▶ Written instruction
The lines to reproduce run from the first one through the line containing "# Millimetres. The". Reproduce them exactly.

▶ Collected data
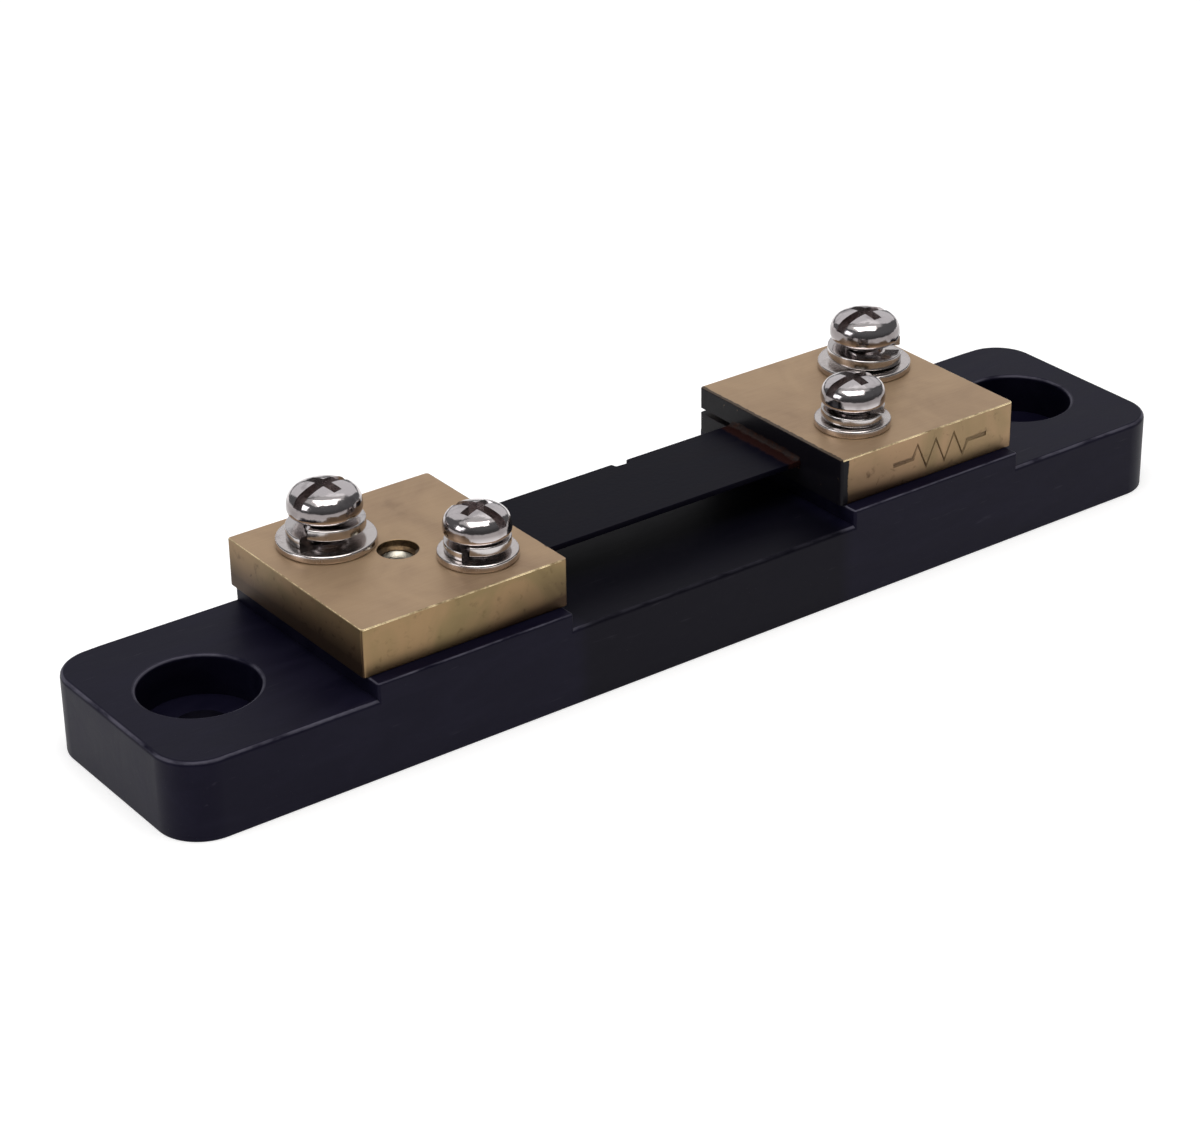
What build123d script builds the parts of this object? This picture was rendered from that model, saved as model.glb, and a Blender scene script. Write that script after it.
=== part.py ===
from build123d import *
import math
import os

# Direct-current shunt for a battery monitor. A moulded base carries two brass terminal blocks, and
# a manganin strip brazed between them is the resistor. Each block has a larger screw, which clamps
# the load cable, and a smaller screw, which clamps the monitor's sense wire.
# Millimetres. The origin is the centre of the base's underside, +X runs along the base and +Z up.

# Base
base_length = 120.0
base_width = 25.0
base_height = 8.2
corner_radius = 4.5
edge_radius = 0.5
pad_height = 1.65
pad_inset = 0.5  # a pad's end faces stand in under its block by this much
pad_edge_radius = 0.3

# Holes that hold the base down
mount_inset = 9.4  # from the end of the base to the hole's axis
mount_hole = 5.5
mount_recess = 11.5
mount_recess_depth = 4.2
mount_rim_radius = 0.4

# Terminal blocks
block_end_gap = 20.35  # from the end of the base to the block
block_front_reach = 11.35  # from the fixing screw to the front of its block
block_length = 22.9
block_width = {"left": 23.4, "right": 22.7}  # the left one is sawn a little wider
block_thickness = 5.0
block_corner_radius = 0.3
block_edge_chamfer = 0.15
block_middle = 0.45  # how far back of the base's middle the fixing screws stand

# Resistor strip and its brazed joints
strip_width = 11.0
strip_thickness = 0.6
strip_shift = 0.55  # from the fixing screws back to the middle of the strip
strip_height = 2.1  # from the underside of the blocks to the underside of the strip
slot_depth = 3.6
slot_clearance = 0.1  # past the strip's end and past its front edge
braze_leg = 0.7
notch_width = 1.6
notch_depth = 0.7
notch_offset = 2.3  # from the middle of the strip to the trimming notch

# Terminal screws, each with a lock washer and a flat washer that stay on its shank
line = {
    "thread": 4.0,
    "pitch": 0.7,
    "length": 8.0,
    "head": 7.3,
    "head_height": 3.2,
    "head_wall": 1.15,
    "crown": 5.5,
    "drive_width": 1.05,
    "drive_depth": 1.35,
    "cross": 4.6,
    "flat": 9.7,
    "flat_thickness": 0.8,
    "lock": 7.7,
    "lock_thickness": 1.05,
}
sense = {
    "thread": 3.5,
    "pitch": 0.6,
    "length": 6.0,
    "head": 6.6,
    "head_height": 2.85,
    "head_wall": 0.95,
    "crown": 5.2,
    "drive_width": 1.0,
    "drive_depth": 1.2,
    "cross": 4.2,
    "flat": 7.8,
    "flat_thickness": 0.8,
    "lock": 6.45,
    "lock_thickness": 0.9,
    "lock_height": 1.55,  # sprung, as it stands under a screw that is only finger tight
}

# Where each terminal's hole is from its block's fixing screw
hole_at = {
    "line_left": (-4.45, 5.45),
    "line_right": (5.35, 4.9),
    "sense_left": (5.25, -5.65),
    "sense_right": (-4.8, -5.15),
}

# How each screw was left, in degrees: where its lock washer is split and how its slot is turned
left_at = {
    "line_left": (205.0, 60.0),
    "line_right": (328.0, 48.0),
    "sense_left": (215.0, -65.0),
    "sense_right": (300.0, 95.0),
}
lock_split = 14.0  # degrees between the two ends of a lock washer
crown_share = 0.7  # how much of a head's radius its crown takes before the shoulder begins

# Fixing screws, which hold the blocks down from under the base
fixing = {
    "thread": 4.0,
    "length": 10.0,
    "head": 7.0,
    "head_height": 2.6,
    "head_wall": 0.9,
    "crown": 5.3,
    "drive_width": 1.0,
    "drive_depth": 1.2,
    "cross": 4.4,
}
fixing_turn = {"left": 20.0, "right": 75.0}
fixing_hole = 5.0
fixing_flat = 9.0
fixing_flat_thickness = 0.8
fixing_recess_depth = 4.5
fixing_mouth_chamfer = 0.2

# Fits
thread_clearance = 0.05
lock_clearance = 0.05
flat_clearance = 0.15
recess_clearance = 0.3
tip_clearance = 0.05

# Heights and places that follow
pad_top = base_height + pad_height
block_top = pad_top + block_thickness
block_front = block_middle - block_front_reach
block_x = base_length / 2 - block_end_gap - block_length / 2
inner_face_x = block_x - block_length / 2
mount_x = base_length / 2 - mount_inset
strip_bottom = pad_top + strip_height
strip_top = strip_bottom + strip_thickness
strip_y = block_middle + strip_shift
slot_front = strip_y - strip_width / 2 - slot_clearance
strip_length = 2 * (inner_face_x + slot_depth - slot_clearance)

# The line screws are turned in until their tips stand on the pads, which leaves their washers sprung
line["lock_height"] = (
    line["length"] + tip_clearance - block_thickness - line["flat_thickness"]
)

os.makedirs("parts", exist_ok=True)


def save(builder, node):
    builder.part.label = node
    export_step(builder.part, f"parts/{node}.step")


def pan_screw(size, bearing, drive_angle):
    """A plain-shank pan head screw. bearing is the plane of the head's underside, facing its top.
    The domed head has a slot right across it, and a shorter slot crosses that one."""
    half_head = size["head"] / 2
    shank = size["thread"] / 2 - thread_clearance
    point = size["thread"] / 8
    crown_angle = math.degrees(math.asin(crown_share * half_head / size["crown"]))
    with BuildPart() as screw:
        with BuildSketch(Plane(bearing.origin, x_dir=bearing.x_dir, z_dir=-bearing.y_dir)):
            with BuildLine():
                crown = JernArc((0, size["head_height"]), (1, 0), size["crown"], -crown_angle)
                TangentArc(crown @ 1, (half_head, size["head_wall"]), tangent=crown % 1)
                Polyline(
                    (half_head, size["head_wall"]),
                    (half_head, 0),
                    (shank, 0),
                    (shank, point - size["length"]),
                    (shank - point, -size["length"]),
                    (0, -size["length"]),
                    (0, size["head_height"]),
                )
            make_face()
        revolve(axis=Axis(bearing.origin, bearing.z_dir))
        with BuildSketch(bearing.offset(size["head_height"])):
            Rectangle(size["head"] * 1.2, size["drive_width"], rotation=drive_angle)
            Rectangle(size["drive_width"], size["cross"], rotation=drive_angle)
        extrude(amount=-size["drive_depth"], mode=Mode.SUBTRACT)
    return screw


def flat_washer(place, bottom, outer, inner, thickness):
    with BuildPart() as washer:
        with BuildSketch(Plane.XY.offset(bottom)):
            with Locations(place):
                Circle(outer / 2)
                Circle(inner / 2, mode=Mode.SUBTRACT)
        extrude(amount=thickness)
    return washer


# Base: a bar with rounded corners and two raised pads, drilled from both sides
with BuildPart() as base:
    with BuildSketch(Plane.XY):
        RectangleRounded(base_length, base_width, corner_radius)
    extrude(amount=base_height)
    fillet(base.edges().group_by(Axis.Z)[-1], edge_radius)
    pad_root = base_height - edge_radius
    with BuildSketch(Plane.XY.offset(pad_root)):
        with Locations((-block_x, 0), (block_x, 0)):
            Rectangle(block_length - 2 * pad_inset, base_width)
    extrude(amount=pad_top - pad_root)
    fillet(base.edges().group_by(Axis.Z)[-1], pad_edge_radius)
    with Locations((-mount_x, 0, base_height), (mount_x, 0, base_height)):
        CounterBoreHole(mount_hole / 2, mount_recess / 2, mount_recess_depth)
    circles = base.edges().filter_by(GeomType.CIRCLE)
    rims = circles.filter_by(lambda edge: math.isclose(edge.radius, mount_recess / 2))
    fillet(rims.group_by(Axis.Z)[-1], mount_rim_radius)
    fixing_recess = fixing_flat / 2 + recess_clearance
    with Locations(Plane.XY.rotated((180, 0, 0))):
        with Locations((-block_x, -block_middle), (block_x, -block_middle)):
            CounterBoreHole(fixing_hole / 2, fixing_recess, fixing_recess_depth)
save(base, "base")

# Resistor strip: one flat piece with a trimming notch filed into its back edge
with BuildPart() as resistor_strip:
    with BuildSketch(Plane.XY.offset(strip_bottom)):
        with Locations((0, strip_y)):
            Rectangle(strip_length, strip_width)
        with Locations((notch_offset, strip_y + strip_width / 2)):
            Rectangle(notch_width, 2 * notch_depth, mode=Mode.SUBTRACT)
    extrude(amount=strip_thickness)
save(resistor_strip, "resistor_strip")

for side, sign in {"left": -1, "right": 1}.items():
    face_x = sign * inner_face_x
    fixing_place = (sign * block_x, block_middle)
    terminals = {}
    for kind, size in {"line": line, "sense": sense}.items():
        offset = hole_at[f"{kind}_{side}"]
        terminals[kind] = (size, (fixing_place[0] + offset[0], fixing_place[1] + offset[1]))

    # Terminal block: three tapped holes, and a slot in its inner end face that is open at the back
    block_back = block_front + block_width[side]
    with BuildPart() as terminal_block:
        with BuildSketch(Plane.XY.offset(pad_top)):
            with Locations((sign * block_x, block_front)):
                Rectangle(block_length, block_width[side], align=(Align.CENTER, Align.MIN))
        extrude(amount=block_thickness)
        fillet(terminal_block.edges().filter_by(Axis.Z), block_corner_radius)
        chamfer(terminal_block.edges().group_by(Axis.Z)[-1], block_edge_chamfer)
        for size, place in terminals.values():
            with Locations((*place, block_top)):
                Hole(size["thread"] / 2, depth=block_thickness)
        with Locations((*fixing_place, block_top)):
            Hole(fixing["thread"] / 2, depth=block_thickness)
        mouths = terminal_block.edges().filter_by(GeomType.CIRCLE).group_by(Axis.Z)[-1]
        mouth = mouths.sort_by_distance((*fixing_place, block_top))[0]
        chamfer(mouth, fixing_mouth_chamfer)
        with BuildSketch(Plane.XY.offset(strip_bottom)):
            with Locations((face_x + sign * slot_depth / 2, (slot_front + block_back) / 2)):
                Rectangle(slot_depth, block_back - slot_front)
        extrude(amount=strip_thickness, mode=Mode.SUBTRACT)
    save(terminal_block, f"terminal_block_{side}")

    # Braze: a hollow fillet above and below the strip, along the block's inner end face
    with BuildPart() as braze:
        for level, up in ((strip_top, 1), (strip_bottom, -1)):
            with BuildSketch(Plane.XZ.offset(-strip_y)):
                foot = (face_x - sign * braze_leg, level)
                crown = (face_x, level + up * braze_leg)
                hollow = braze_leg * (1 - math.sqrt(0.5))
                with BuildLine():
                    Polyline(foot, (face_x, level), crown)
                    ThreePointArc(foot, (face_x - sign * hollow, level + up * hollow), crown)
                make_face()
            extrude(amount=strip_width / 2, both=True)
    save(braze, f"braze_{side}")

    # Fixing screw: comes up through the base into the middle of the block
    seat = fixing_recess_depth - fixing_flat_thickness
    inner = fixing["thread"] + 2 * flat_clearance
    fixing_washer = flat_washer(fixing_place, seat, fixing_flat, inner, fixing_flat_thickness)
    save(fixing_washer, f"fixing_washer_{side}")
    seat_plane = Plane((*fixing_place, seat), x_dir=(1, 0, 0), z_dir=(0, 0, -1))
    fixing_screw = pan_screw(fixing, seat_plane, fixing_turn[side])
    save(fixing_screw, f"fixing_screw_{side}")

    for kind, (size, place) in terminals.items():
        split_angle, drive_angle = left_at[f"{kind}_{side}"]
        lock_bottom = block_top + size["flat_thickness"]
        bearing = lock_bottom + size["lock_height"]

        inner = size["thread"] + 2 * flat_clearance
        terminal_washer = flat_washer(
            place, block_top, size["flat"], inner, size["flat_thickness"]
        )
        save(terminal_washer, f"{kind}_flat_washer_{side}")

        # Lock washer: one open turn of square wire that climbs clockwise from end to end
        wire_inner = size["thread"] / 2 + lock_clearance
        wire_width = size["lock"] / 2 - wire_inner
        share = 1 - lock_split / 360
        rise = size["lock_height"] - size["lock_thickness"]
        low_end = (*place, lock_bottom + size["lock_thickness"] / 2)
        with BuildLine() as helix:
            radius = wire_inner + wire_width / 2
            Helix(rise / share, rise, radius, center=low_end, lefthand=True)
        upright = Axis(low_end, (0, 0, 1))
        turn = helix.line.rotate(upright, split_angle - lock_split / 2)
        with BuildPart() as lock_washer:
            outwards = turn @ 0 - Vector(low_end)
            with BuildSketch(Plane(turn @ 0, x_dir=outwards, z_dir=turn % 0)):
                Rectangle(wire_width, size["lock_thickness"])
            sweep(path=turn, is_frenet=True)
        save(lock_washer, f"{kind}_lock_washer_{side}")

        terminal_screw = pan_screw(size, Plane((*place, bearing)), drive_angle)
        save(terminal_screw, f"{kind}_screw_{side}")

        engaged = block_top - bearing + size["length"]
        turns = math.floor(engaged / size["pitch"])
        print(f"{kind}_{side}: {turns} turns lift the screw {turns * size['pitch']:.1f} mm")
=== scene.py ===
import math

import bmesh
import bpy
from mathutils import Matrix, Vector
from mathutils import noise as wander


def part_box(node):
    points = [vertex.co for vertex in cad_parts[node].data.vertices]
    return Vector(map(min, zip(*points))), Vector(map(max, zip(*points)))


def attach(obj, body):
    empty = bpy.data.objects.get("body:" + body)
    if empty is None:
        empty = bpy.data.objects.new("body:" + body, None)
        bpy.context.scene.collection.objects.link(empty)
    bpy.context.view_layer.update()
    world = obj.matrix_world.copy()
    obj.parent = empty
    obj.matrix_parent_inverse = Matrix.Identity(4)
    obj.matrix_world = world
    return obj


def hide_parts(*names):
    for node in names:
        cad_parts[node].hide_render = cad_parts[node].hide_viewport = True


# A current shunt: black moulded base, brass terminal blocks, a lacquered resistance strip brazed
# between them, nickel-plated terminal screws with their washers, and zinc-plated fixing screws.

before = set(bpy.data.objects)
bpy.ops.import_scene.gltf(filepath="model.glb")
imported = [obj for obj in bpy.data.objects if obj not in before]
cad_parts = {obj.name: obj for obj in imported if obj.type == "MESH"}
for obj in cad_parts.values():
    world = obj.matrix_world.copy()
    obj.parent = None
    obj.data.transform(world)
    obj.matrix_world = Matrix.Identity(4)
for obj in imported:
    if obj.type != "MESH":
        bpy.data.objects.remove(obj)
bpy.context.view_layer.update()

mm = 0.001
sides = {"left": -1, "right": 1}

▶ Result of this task
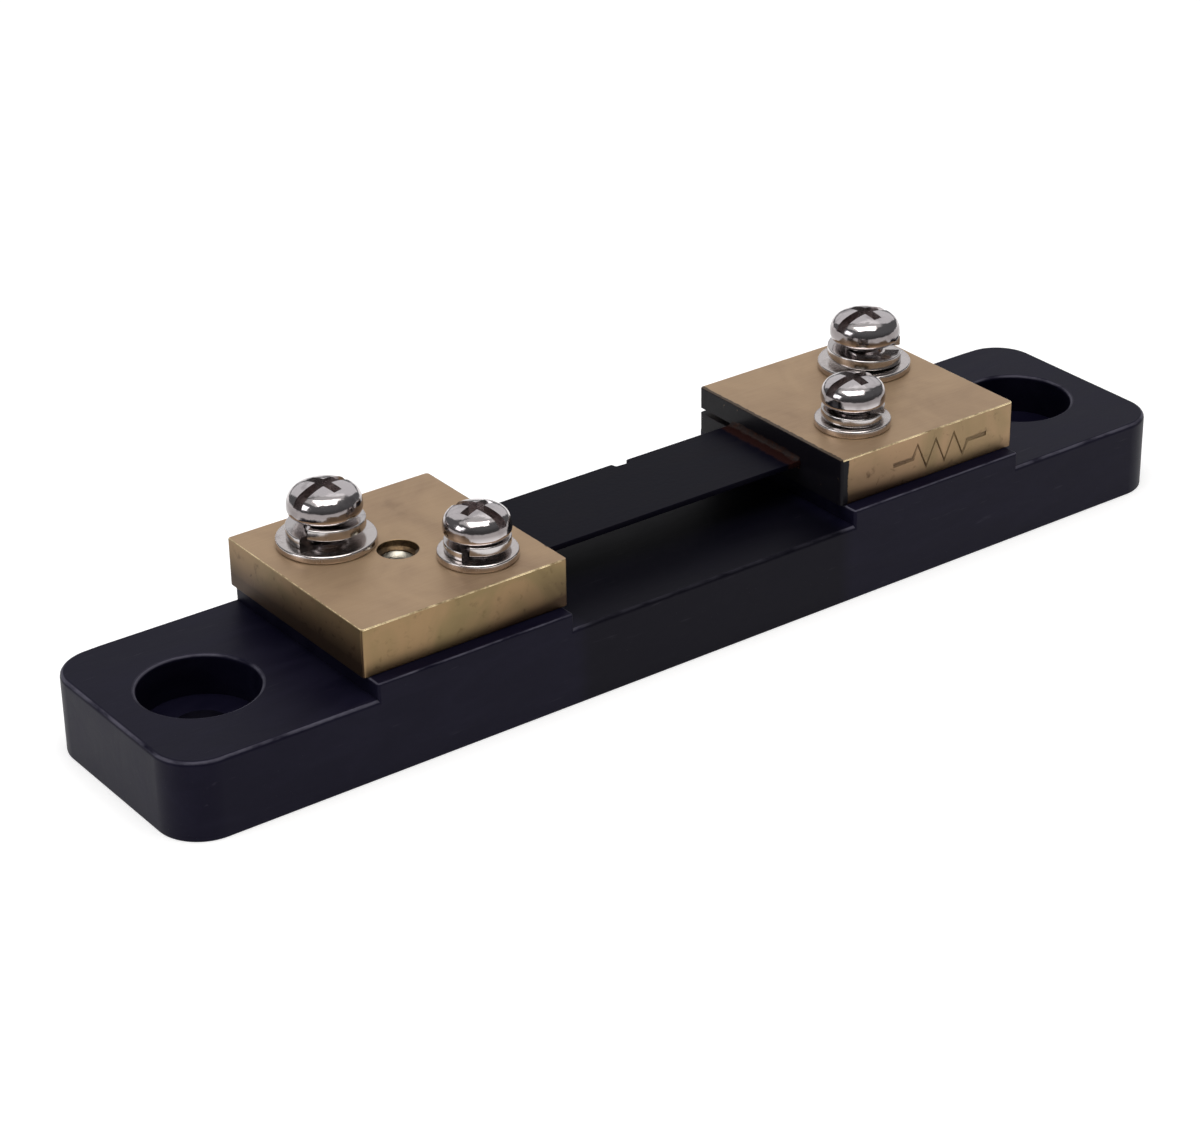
What build123d script builds the parts of this object? This picture was rendered from that model, saved as model.glb, and a Blender scene script. Write that script after it.
=== part.py ===
from build123d import *
import math
import os

# Direct-current shunt for a battery monitor. A moulded base carries two brass terminal blocks, and
# a manganin strip brazed between them is the resistor. Each block has a larger screw, which clamps
# the load cable, and a smaller screw, which clamps the monitor's sense wire.
# Millimetres. The origin is the centre of the base's underside, +X runs along the base and +Z up.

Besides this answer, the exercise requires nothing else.